## Entries with model source code
^^^^^^^^
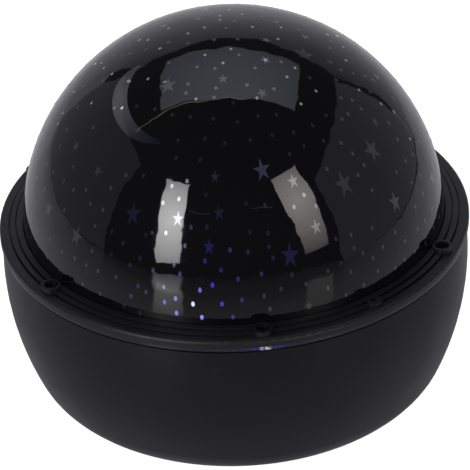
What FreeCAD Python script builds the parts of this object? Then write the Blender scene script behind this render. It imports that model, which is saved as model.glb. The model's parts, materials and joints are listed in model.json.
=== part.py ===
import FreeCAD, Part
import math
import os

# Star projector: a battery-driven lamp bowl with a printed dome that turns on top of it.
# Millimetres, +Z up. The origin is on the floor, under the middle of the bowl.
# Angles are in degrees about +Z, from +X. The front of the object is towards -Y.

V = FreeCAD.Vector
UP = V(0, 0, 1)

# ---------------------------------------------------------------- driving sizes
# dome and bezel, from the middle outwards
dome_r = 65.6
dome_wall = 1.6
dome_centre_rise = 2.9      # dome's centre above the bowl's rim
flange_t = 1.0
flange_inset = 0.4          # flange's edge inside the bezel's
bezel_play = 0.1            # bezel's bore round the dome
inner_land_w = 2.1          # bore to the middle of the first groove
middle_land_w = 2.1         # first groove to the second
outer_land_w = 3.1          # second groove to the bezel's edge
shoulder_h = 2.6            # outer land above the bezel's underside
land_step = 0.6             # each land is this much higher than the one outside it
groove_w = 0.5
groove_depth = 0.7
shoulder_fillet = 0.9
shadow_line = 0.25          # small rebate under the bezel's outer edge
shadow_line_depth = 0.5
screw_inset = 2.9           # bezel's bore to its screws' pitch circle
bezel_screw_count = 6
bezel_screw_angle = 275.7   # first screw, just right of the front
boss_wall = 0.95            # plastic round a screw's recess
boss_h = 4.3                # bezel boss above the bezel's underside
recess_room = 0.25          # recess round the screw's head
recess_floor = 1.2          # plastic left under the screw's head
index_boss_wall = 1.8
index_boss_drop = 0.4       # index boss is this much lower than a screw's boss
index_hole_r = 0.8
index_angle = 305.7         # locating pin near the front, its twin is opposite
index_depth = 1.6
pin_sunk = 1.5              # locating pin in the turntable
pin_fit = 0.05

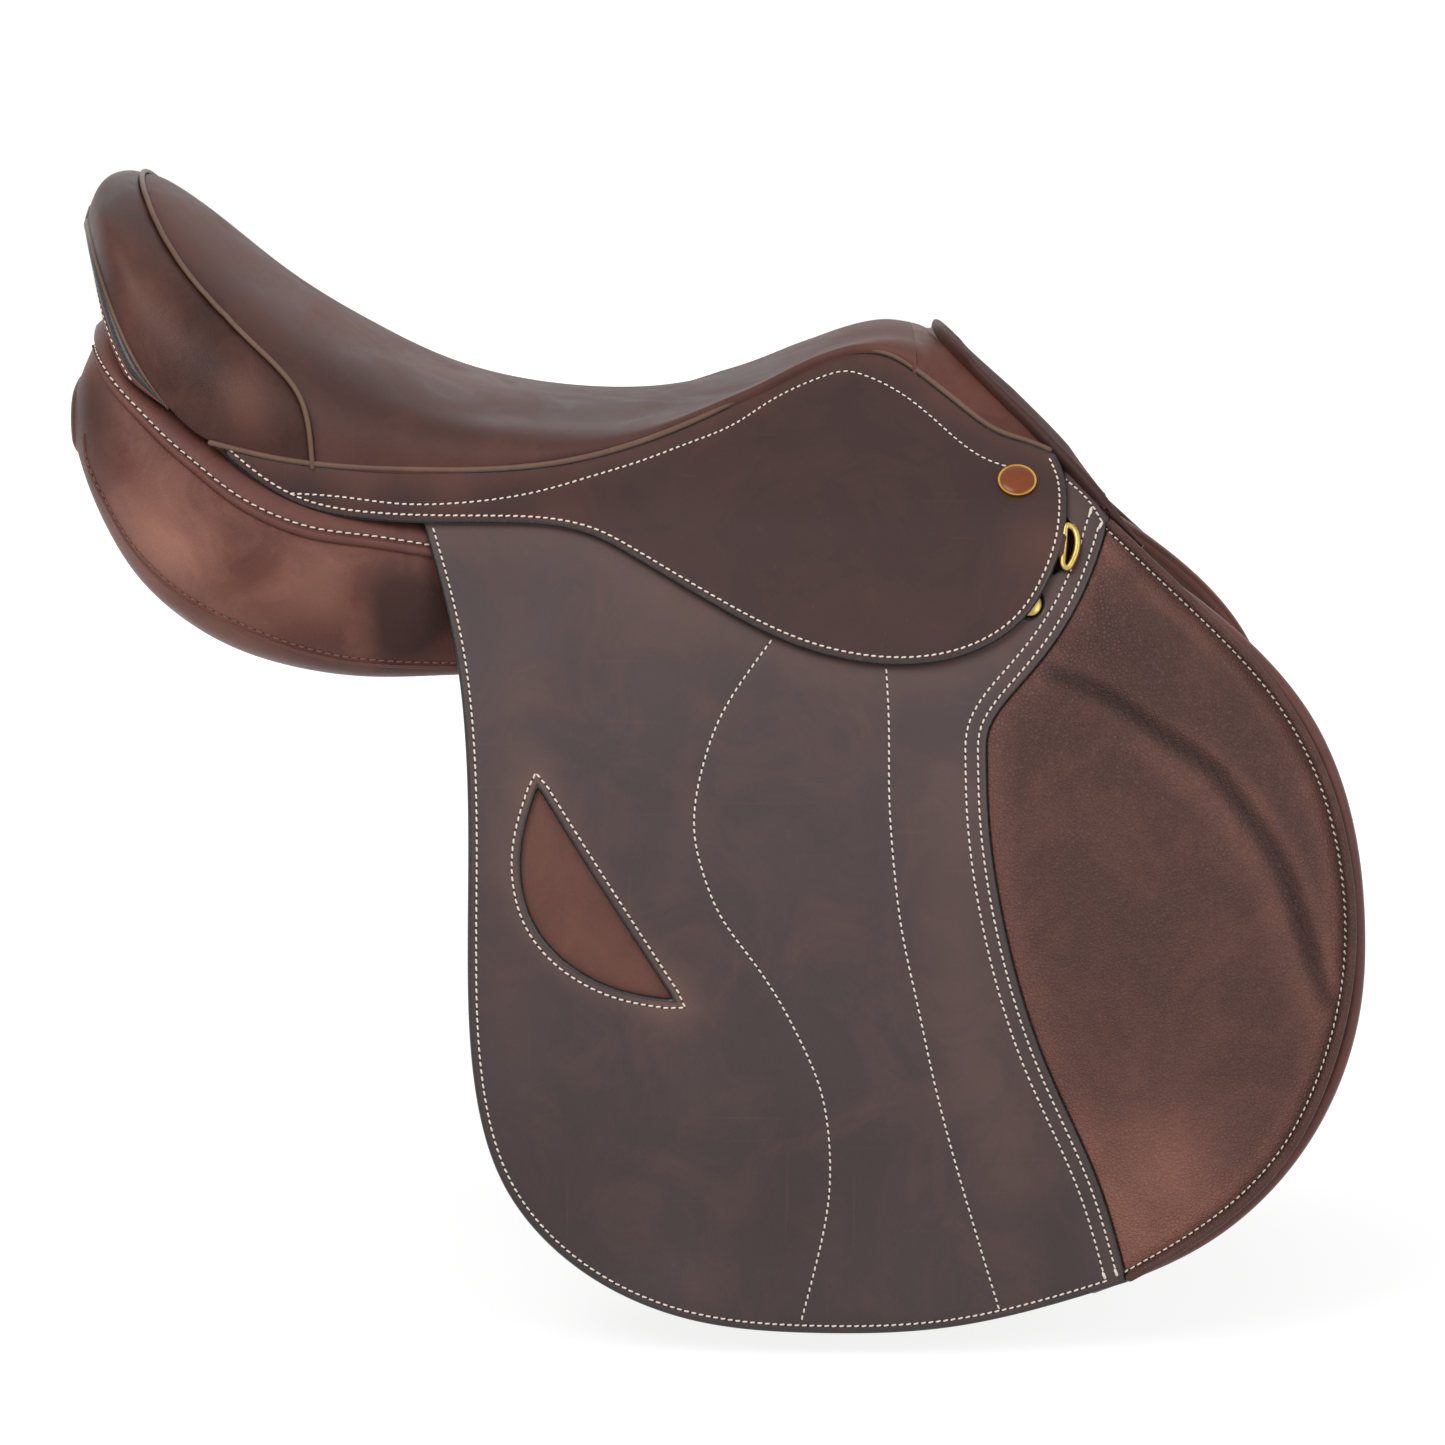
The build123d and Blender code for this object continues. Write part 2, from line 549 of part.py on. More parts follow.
^^^^^^^^
## INSTRUCTIONS FOR THE TASK
Quote every record above exactly.

## SOLUTION TO THE PROBLEM
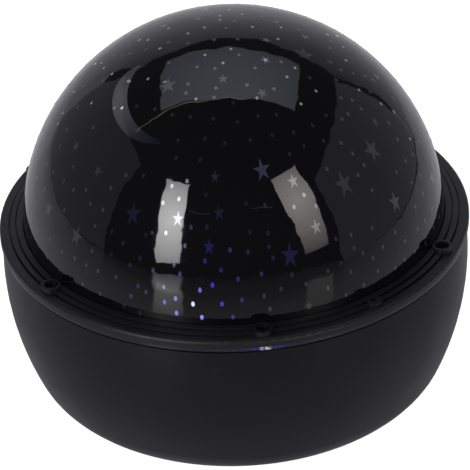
What FreeCAD Python script builds the parts of this object? Then write the Blender scene script behind this render. It imports that model, which is saved as model.glb. The model's parts, materials and joints are listed in model.json.
=== part.py ===
import FreeCAD, Part
import math
import os

# Star projector: a battery-driven lamp bowl with a printed dome that turns on top of it.
# Millimetres, +Z up. The origin is on the floor, under the middle of the bowl.
# Angles are in degrees about +Z, from +X. The front of the object is towards -Y.

V = FreeCAD.Vector
UP = V(0, 0, 1)

# ---------------------------------------------------------------- driving sizes
# dome and bezel, from the middle outwards
dome_r = 65.6
dome_wall = 1.6
dome_centre_rise = 2.9      # dome's centre above the bowl's rim
flange_t = 1.0
flange_inset = 0.4          # flange's edge inside the bezel's
bezel_play = 0.1            # bezel's bore round the dome
inner_land_w = 2.1          # bore to the middle of the first groove
middle_land_w = 2.1         # first groove to the second
outer_land_w = 3.1          # second groove to the bezel's edge
shoulder_h = 2.6            # outer land above the bezel's underside
land_step = 0.6             # each land is this much higher than the one outside it
groove_w = 0.5
groove_depth = 0.7
shoulder_fillet = 0.9
shadow_line = 0.25          # small rebate under the bezel's outer edge
shadow_line_depth = 0.5
screw_inset = 2.9           # bezel's bore to its screws' pitch circle
bezel_screw_count = 6
bezel_screw_angle = 275.7   # first screw, just right of the front
boss_wall = 0.95            # plastic round a screw's recess
boss_h = 4.3                # bezel boss above the bezel's underside
recess_room = 0.25          # recess round the screw's head
recess_floor = 1.2          # plastic left under the screw's head
index_boss_wall = 1.8
index_boss_drop = 0.4       # index boss is this much lower than a screw's boss
index_hole_r = 0.8
index_angle = 305.7         # locating pin near the front, its twin is opposite
index_depth = 1.6
pin_sunk = 1.5              # locating pin in the turntable
pin_fit = 0.05

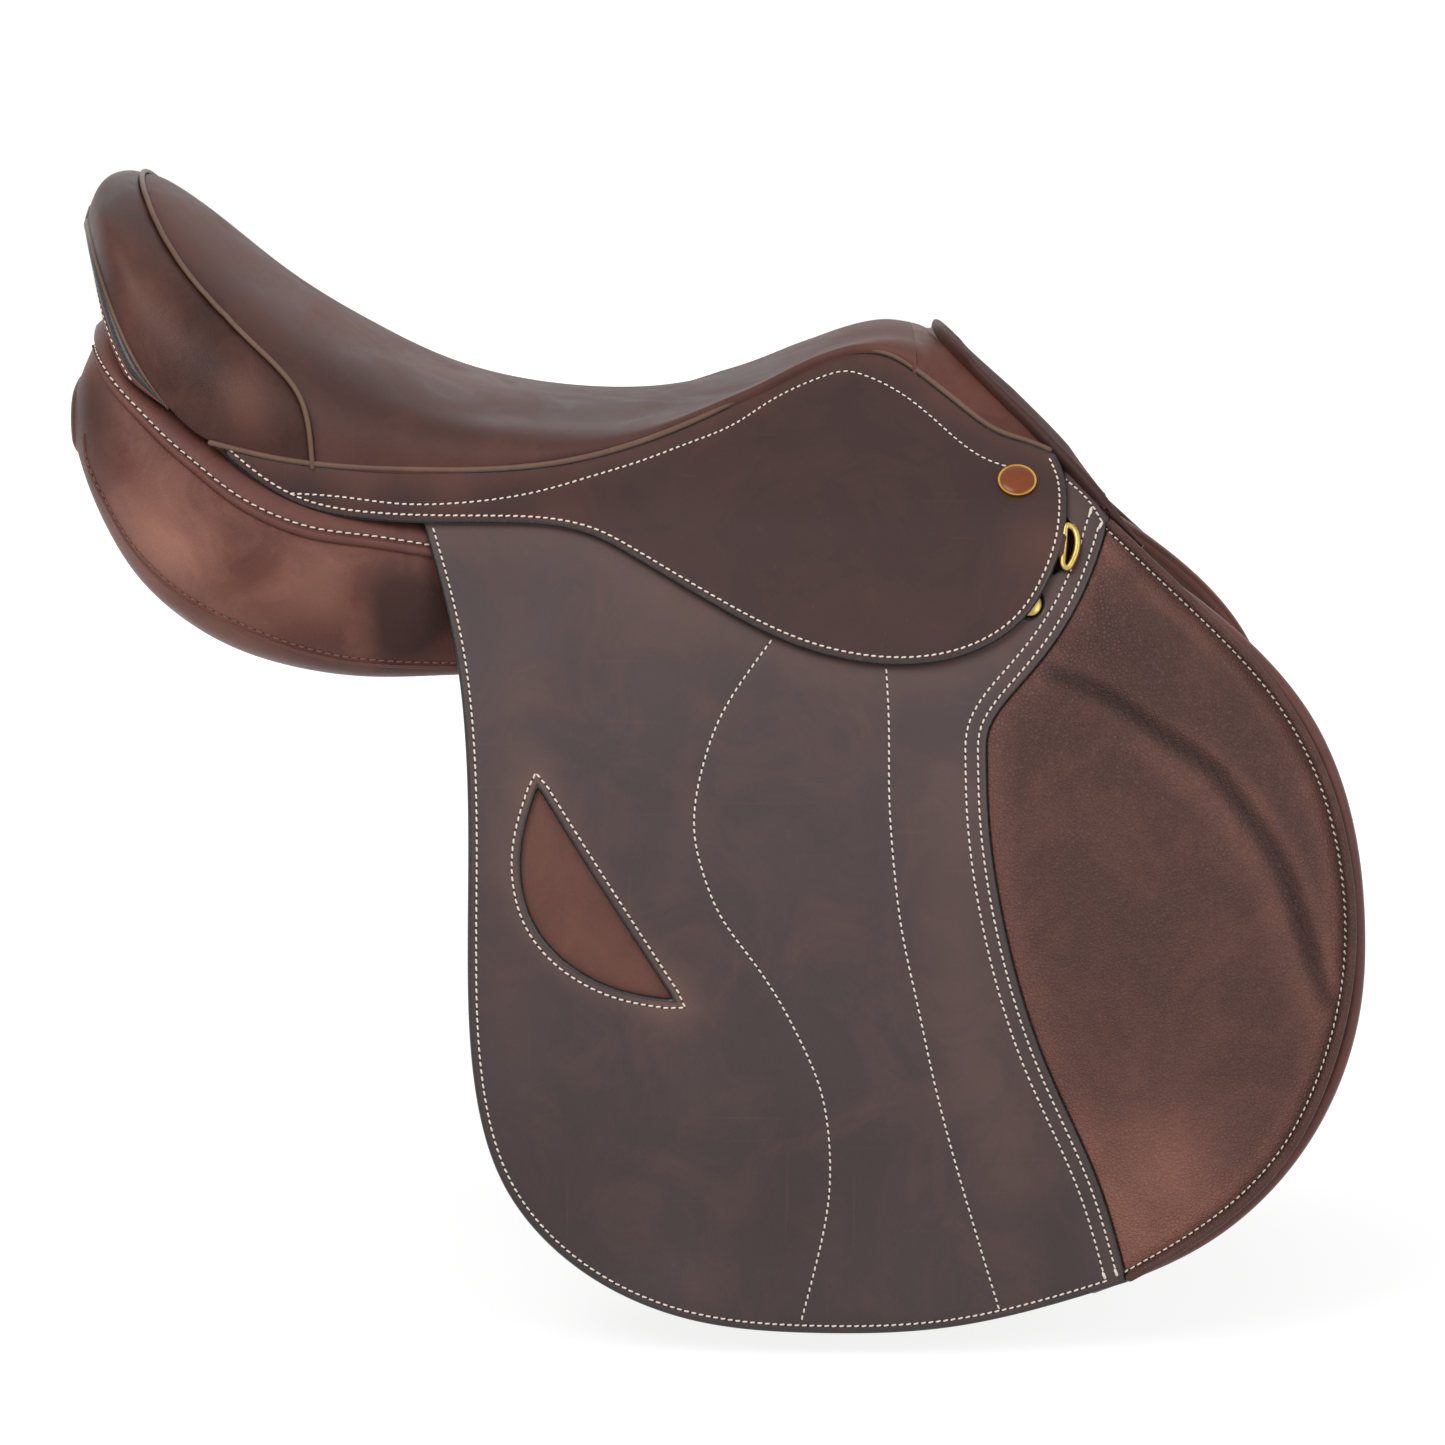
The build123d and Blender code for this object continues. Write part 2, from line 549 of part.py on. More parts follow.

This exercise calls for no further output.